**Problem statement:**
Copy out precisely the lines beginning at the line that contains "obj.matrix_world = world" and ending at the line that contains "return one(red), one(green), one(blue)", including both.

**Provided data:**
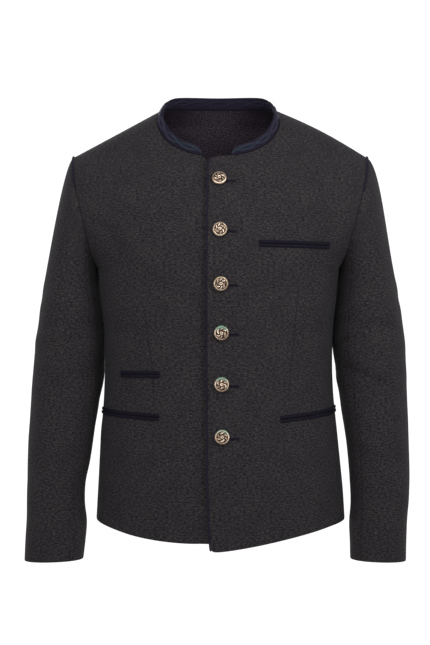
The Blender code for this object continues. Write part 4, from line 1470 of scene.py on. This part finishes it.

* * *

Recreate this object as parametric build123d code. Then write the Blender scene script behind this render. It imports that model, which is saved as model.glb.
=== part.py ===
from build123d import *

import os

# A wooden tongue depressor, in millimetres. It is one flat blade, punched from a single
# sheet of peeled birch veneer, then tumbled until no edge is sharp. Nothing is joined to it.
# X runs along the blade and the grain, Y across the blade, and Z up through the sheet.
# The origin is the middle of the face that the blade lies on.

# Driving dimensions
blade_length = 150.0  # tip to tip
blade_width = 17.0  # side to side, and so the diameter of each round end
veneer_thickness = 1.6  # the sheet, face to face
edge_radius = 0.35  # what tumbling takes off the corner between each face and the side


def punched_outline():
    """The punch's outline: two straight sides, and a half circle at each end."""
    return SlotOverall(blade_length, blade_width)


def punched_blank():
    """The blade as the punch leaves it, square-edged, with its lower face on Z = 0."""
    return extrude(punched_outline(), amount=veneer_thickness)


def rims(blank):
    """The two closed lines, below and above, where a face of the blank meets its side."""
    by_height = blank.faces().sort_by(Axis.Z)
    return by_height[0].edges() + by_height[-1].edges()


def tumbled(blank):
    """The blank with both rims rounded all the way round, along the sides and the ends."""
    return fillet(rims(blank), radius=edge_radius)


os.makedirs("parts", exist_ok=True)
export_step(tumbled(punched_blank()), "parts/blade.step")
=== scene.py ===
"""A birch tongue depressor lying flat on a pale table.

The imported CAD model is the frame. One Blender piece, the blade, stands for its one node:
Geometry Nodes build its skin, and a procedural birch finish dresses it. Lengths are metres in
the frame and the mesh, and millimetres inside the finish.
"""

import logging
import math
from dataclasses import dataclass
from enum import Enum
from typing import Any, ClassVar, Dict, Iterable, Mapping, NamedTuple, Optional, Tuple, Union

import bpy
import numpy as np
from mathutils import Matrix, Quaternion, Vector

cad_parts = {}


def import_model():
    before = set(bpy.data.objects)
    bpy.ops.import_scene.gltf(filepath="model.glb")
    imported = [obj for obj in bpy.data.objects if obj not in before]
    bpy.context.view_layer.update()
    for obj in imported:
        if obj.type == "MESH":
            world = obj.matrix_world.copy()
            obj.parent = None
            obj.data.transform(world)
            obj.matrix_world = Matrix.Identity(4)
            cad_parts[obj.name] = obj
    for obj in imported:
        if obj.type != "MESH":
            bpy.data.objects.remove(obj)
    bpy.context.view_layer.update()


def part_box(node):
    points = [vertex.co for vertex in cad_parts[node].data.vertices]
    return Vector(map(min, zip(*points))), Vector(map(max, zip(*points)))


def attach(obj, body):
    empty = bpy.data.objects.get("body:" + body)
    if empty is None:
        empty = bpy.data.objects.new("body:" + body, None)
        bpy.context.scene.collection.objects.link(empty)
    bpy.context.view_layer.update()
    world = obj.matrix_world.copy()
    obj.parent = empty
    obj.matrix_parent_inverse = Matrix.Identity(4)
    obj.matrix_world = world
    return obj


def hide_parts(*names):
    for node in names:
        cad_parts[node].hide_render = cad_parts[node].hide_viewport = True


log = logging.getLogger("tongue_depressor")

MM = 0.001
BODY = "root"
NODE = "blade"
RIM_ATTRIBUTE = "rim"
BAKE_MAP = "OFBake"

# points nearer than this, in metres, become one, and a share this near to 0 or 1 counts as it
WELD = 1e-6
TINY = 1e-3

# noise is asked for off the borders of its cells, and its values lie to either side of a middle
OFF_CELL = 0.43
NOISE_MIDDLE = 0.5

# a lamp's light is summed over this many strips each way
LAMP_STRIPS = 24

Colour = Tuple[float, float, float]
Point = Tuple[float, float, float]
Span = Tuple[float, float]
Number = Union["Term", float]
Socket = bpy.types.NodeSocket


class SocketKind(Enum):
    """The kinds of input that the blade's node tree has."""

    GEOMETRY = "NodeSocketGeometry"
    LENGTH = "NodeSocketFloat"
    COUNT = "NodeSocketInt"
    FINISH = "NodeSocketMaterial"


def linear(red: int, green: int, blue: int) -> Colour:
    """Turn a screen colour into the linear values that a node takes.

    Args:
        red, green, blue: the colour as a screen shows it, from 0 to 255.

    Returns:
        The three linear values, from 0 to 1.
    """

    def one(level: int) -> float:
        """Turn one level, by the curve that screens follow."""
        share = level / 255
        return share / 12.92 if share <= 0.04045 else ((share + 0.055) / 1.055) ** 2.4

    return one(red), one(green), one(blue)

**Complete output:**
    obj.matrix_world = world
    return obj


def hide_parts(*names):
    for node in names:
        cad_parts[node].hide_render = cad_parts[node].hide_viewport = True


log = logging.getLogger("tongue_depressor")

MM = 0.001
BODY = "root"
NODE = "blade"
RIM_ATTRIBUTE = "rim"
BAKE_MAP = "OFBake"

# points nearer than this, in metres, become one, and a share this near to 0 or 1 counts as it
WELD = 1e-6
TINY = 1e-3

# noise is asked for off the borders of its cells, and its values lie to either side of a middle
OFF_CELL = 0.43
NOISE_MIDDLE = 0.5

# a lamp's light is summed over this many strips each way
LAMP_STRIPS = 24

Colour = Tuple[float, float, float]
Point = Tuple[float, float, float]
Span = Tuple[float, float]
Number = Union["Term", float]
Socket = bpy.types.NodeSocket


class SocketKind(Enum):
    """The kinds of input that the blade's node tree has."""

    GEOMETRY = "NodeSocketGeometry"
    LENGTH = "NodeSocketFloat"
    COUNT = "NodeSocketInt"
    FINISH = "NodeSocketMaterial"


def linear(red: int, green: int, blue: int) -> Colour:
    """Turn a screen colour into the linear values that a node takes.

    Args:
        red, green, blue: the colour as a screen shows it, from 0 to 255.

    Returns:
        The three linear values, from 0 to 1.
    """

    def one(level: int) -> float:
        """Turn one level, by the curve that screens follow."""
        share = level / 255
        return share / 12.92 if share <= 0.04045 else ((share + 0.055) / 1.055) ** 2.4

    return one(red), one(green), one(blue)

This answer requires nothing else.